The US and China, the world's two largest economies, have begun trade talks before a high-profile meeting between the leaders of the two countries next week in Seoul.
The talks come after the world’s two largest economies engaged in tit-for-tat tariffs that shook global stock and commodity markets.
US President Donald Trump is expected to meet Chinese President Xi Jinping on the sidelines of the Asia-Pacific Economic Co-operation leaders’ summit in South Korea on Thursday.
Mr Trump will be visiting Malaysia, South Korea and Japan during his Asia trip starting on Saturday.
Officials from the two countries started talks in Kuala Lumpur on Saturday. The first day of trade discussions was "constructive" and they were expected to resume on Sunday, Reuters reported, quoting a Treasury official.
The two sides will "hold consultations on important issues in China-US economic and trade ties in accordance with the important consensus reached by the heads of state of the two countries during their phone calls this year”, Xinhua reported earlier.
The US announced an additional 100 per cent tariff on China this month in a dispute over export controls on rare earth minerals.
Mr Trump said the extra levies, plus US export controls on “any and all critical software”, would come into effect from November 1 in retaliation for what he called Beijing's “extraordinarily aggressive” moves.
“It is impossible to believe that China would have taken such an action, but they have, and the rest is history,” he said on Truth Social.

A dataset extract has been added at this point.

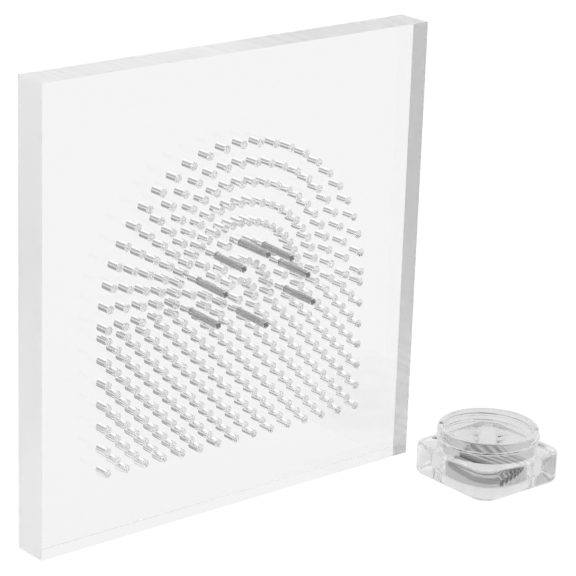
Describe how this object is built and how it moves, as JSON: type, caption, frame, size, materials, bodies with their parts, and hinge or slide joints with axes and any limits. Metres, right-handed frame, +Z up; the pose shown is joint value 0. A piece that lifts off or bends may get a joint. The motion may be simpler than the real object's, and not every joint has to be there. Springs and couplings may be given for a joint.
{
  "type": "pin art impression toy",
  "caption": "Clear acrylic block drilled with an arch-shaped field of blind holes, with steel pins to stand in them for raised pin pictures, and an open screw-neck jar for the spare pins.",
  "frame": {"origin": "centre of the acrylic block's bottom face, at the level that the block and the jar stand on", "axes": "+Z up, +Y from the drilled front face towards the back face, +X to the right as seen from the front, towards the jar"},
  "size_m": [0.1797, 0.0618, 0.1524],
  "materials": {
    "clear_acrylic": "polished clear cast acrylic with sawn satin edges",
    "clear_jar_plastic": "moulded clear polystyrene, glossy",
    "ground_steel": "ground steel rod with chamfered ends"
  },
  "bodies": {
    "block": {"acrylic_block": "clear_acrylic"},
    "display_pin_1": {"display_pin_1": "ground_steel"},
    "display_pin_2": {"display_pin_2": "ground_steel"},
    "display_pin_3": {"display_pin_3": "ground_steel"},
    "display_pin_4": {"display_pin_4": "ground_steel"},
    "display_pin_5": {"display_pin_5": "ground_steel"},
    "display_pin_6": {"display_pin_6": "ground_steel"},
    "display_pin_7": {"display_pin_7": "ground_steel"},
    "display_pin_8": {"display_pin_8": "ground_steel"},
    "jar": {"pin_jar": "clear_jar_plastic", "spare_pin_lower_3": "ground_steel", "spare_pin_lower_4": "ground_steel", "spare_pin_lower_5": "ground_steel", "spare_pin_lower_6": "ground_steel", "spare_pin_lower_7": "ground_steel", "spare_pin_lower_8": "ground_steel"},
    "spare_pin_lower_1": {"spare_pin_lower_1": "ground_steel"},
    "spare_pin_lower_2": {"spare_pin_lower_2": "ground_steel"},
    "spare_pin_upper_1": {"spare_pin_upper_1": "ground_steel"},
    "spare_pin_upper_2": {"spare_pin_upper_2": "ground_steel"},
    "spare_pin_upper_3": {"spare_pin_upper_3": "ground_steel"},
    "spare_pin_upper_4": {"spare_pin_upper_4": "ground_steel"},
    "spare_pin_upper_5": {"spare_pin_upper_5": "ground_steel"}
  },
  "joints": [
    {"name": "display_pin_1_slide", "type": "slide", "parent": "block", "child": "display_pin_1", "axis": [0, -0.999, -0.0454], "range_m": [0, 0.03]},
    {"name": "display_pin_2_slide", "type": "slide", "parent": "block", "child": "display_pin_2", "axis": [0, -0.999, -0.0454], "range_m": [0, 0.03]},
    {"name": "display_pin_3_slide", "type": "slide", "parent": "block", "child": "display_pin_3", "axis": [0, -0.999, -0.0454], "range_m": [0, 0.03]},
    {"name": "display_pin_4_slide", "type": "slide", "parent": "block", "child": "display_pin_4", "axis": [0, -0.9997, -0.0227], "range_m": [0, 0.03]},
    {"name": "display_pin_5_slide", "type": "slide", "parent": "block", "child": "display_pin_5", "axis": [0, -0.9992, -0.0401], "range_m": [0, 0.03]},
    {"name": "display_pin_6_slide", "type": "slide", "parent": "block", "child": "display_pin_6", "axis": [0, -0.9995, -0.0314], "range_m": [0, 0.03]},
    {"name": "display_pin_7_slide", "type": "slide", "parent": "block", "child": "display_pin_7", "axis": [0, -0.9996, -0.0279], "range_m": [0, 0.03]},
    {"name": "display_pin_8_slide", "type": "slide", "parent": "block", "child": "display_pin_8", "axis": [0, -0.999, -0.0454], "range_m": [0, 0.03]},
    {"name": "jar_lift", "type": "slide", "parent": "block", "child": "jar", "axis": [0, 0, 1], "range_m": [0, 0.06]},
    {"name": "spare_pin_lower_1_lift", "type": "slide", "parent": "jar", "child": "spare_pin_lower_1", "axis": [0, 0, 1], "range_m": [0, 0.03]},
    {"name": "spare_pin_lower_2_lift", "type": "slide", "parent": "jar", "child": "spare_pin_lower_2", "axis": [0, 0, 1], "range_m": [0, 0.03]},
    {"name": "spare_pin_upper_1_lift", "type": "slide", "parent": "jar", "child": "spare_pin_upper_1", "axis": [0, 0, 1], "range_m": [0, 0.03]},
    {"name": "spare_pin_upper_2_lift", "type": "slide", "parent": "jar", "child": "spare_pin_upper_2", "axis": [0, 0, 1], "range_m": [0, 0.03]},
    {"name": "spare_pin_upper_3_lift", "type": "slide", "parent": "jar", "child": "spare_pin_upper_3", "axis": [0, 0, 1], "range_m": [0, 0.03]},
    {"name": "spare_pin_upper_4_lift", "type": "slide", "parent": "jar", "child": "spare_pin_upper_4", "axis": [0, 0, 1], "range_m": [0, 0.03]},
    {"name": "spare_pin_upper_5_lift", "type": "slide", "parent": "jar", "child": "spare_pin_upper_5", "axis": [0, 0, 1], "range_m": [0, 0.03]}
  ]
}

The US and China have been jostling for advantage in trade talks after the import taxes announced this year sparked a trade war between the world's two largest economies.
Both nations agreed to reduce tariffs after negotiations in Switzerland and the UK, yet tension remains as China has sought to restrict America's access to the difficult-to-mine rare earths needed for a wide array of US technologies.
“The meeting could have a strong impact on economic and trade expectations as well as on financial markets, as investors monitor the outcome of the meeting after a new wave of tensions,” Dat Tong, senior financial markets strategist at trading platform Exness, told The National.
“The discussion could lead to a temporary pause on new tariffs in exchange for a pathway to renewed Chinese purchases of US agricultural goods, like soybeans.”
However, frictions persist, including US curbs on technology exports and China's strategic use of mineral controls, he added.
“Consequently, any truce would be fragile and tactical. If the talks fail, tensions could escalate rapidly, with the US likely proceeding with tariff hikes and China fully enforcing its new export restrictions, which could strongly affect the global economy.”
US Treasury Secretary Scott Bessent is accompanying Mr Trump. He will meet Chinese Vice Premier He Lifeng to discuss trade between the two countries in Malaysia, according to a statement by the Treasury Department.
The US is expected to sign deals related to critical minerals during the trip, as Washington aims to secure supplies used in many industries, including electric vehicles.
Mr Tong said the US is heading towards de-risking its critical mineral supply chains through a web of strategic agreements.
“The new US-Australia framework is a cornerstone of this effort, launching an $8.5 billion project pipeline. Similar deals could continue to emerge as the US seeks to reduce its reliance on China and build a stronger supply chain as it continues to focus on semiconductors and AI as a vector for growth,” he said.